If you look at my readings again you will see that the EC11 was still indicating 3.5v after a total of 13 minutes run time - so, taking into account the inaccuracy of the EC11 and the difference in runtimes and measurement method I think our results could be very close.
When I get a chance I’ll rerun the test using a DDM using the same runtime and rest periods as you did - how long after each run did you measure the voltage?
The brightness levels make more sense with a CR123 (very low 1 lumen, low 40 lumens) and the boost driver without battery protection also makes sense for that.
They built it for IMR 18350 for the 900 lumens boasting factor.
It takes a protected 16340 so I now use that or a primary CR123 unless I'm planning to show off.
Now all I need i small case to carry an 18350 in my pocket.
I haven’t got a protected 16340 - do you think you can do some runtime tests on some of the modes (say highest, mid & lowest) using this battery?
Which means that they are run down to only 10% of the starting lumens - and an unprotected Liion (Lithium cobalt or Lithium Manganese) treated like that will be drawn down to well under 2 volts i.e. permanently damaged. Half or less of the quoted runtimes for Liion would be a more practical figure for an 18350, and the runtimes for a protected 16340 which isn't as bright as the IMR 18350 are better than I expected, probably because it doesn't put out as much light.
A CR123 primary has lower voltage to start, and most are around 1300 - 1400 mah and that explains why the CR123 gives less light and lasts longer, not being rechargeable means it doesn't matter how low the voltages go because they are disposable.
My 16340 tests to about 600mah and I'll try a runtime test at high - not turbo - now.
Well that was a surprise! My protected 16340 lasted 43 minutes on high - not turbo. Its not as bright to start off as the IMR 18350 and was noticeably dimmer at the end. I checked the voltage as quickly as I could get it out of the light and it was at 3.1 volts and rising so the protection worked, as its designed to at approx 3 volts.
The EC11 is no different than any other high output 16340 or 14500 torch.
Meaning, very low capacity from the batteries, so high lumen modes will eat through the battery. Most IMR’s of this size are in the 500-70mAh range. Compare with an 18650 which is 2500-3100mAh. That’s a huge difference in runtime.

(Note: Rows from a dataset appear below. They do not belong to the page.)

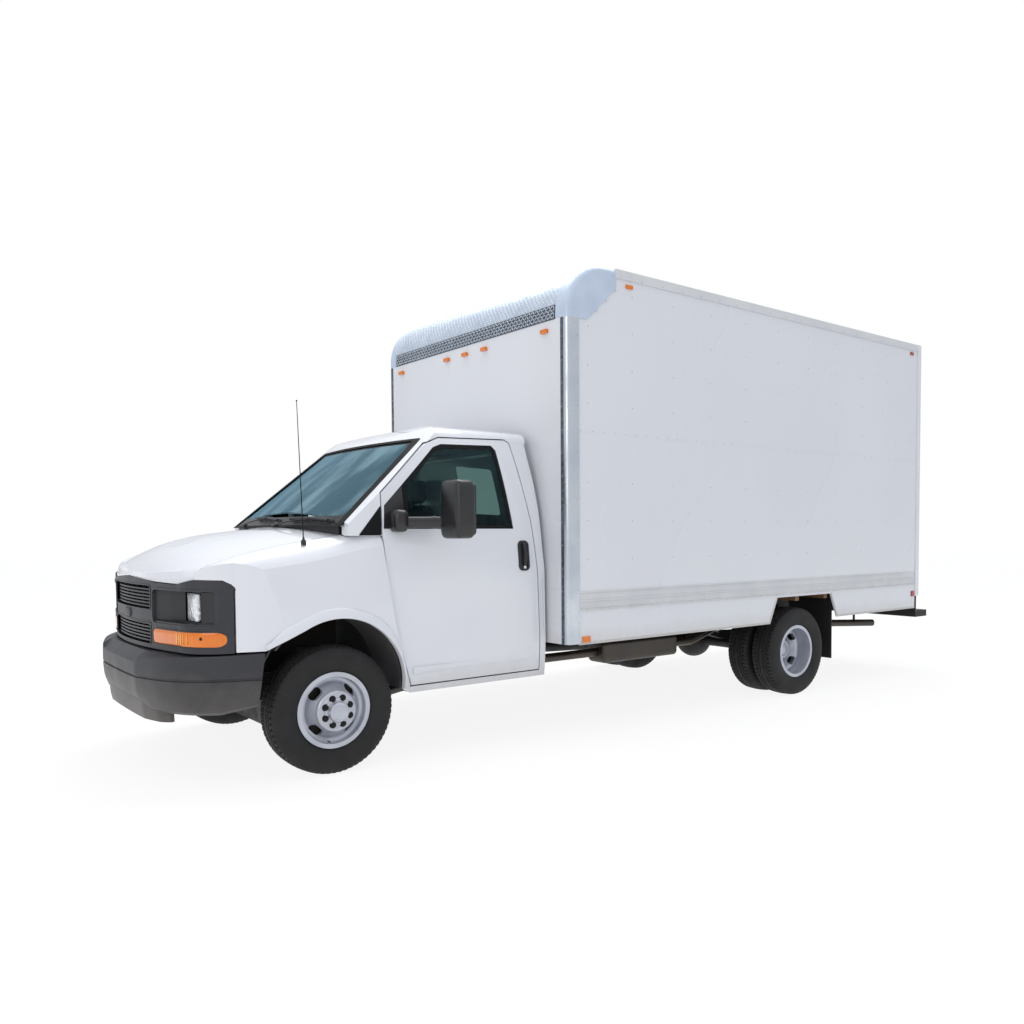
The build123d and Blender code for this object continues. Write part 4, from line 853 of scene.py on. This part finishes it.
# The bare boss in the middle of the grille's bar, where a badge would be
boss_outline = rounded((-62, 903), (62, 955), 22, 8)
boss_rows = [upright((boss_outline - [0, 929]) * share + [0, 929], x)
             for share, x in ((1.0, -838), (1.0, -853), (0.95, -856.5), (0.8, -858), (0.4, -858.5))]
piece("grille_boss", closed(truck(np.array(boss_rows))), charcoal, smooth=50)
# Upright ribs behind the grille's bars
ribs = [block((nose_x(y) + 22, y - 2, low), (nose_x(y) + 42, y + 2, high))
        for low, high in ((774, 890), (968, 1096)) for y in np.linspace(-330, 330, 7)]
piece("grille_ribs", merged(ribs), black_plastic, smooth=0)


def hood_lip():
    """The hood's front edge: a white face that curls down from its top to just over the grille's surround."""
    y = np.linspace(-823, 823, 121)
    across = np.abs(y)
    # Half widths, with the hood's own front edge there: how far back it lies and how high it is
    knots = [0, 200, 400, 500, 600, 650, 700, 750, 800, 823]
    back = np.interp(across, knots, [-790, -786, -770, -755, -733, -720, -708, -686, -651, -636])
    top = np.interp(across, knots, [1165, 1163, 1179, 1187, 1196, 1199, 1203, 1209, 1215, 1218])
    foot = np.interp(across, [0, 430, 840], [1139, 1118, 1110]) + 5
    front = front_x(y)
    x = [back + 3, back - 4, (back * 0.45 + front * 0.55), front + 16, front + 9, front + 10, back, back + 3]
    z = [top - 3, top + 1.2, top * 0.8 + foot * 0.2 + 2, top * 0.45 + foot * 0.55, foot + 9, foot, foot + 4, foot + 9]
    return swept([np.stack([a, y, b], 1) for a, b in zip(x, z)])


piece("hood_lip", hood_lip(), cab_enamel, "hood", smooth=40)

# The dark radiator and its shroud behind the grille
radiator = block((-630, -380, 760), (-600, 380, 1100))
piece("radiator", radiator, black_nuts, smooth=0, bevel=0.004)


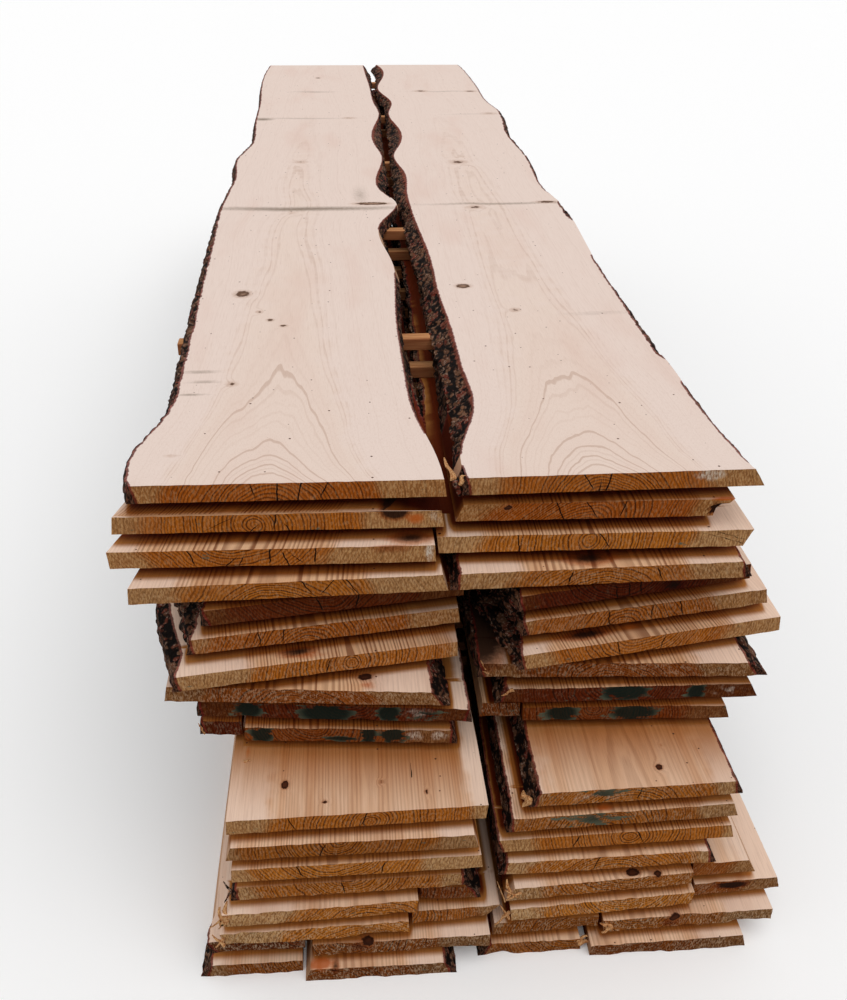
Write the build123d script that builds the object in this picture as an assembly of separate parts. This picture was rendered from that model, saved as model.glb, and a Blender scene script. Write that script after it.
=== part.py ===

Once the battery voltage drops, so will output. I don’t suspect the EC11 is a boost driver, so once your battery drops to circa 3.9v (resting voltage), it is easy to tell visually that it isn’t as bright.
If you are only using low output modes, then there will always be sufficient voltage until way below the point you should recharge the battery. If this is your normal kind of use, then a protected ICR will be a much better battery for you. And you’ll just have to remember to check the battery voltage often.
This light w/ an 18350 IMR is very similar to my D25Cvn Ti that needs IMR 16340. I use Efest IMR 16340.They both drain the battery very fast on max. The D25Cvn will get 12 minutes of combined run time on max w/ ending voltage of 3.55v! 2 minute step downs. The EC11 also got 12 minutes COMBINED run time on max with a safe ending voltage of 3.50v
I guess what I am trying to say is that I know this, I have plenty of 16340 IMR and Three 18350 IMR specifically for the EC11. By no means do I use max all the time! You can’t ,they both get too hot.
Inconvenient as it may be at times, I know that a spare battery is at arms reach and certainly is not to bulky to carry in my watch pocket or a battery case!
Sure, it can be a pain to always be aware of the battery capacity. These are small and powerful lights and the batteries have limited capacities as others have mentioned. We have to take the good w/ the bad sometimes.
With that said wouldn’t be nice if somehow these smaller batteries could have even HALF the capacity of an 18650!
Logically, it should be pretty easy to make an 18350 with at least half the capacity of an 18650. But, I don’t know anything about the chemical composition or the construction of Li-Ion cells. Maybe it isn’t easy at all.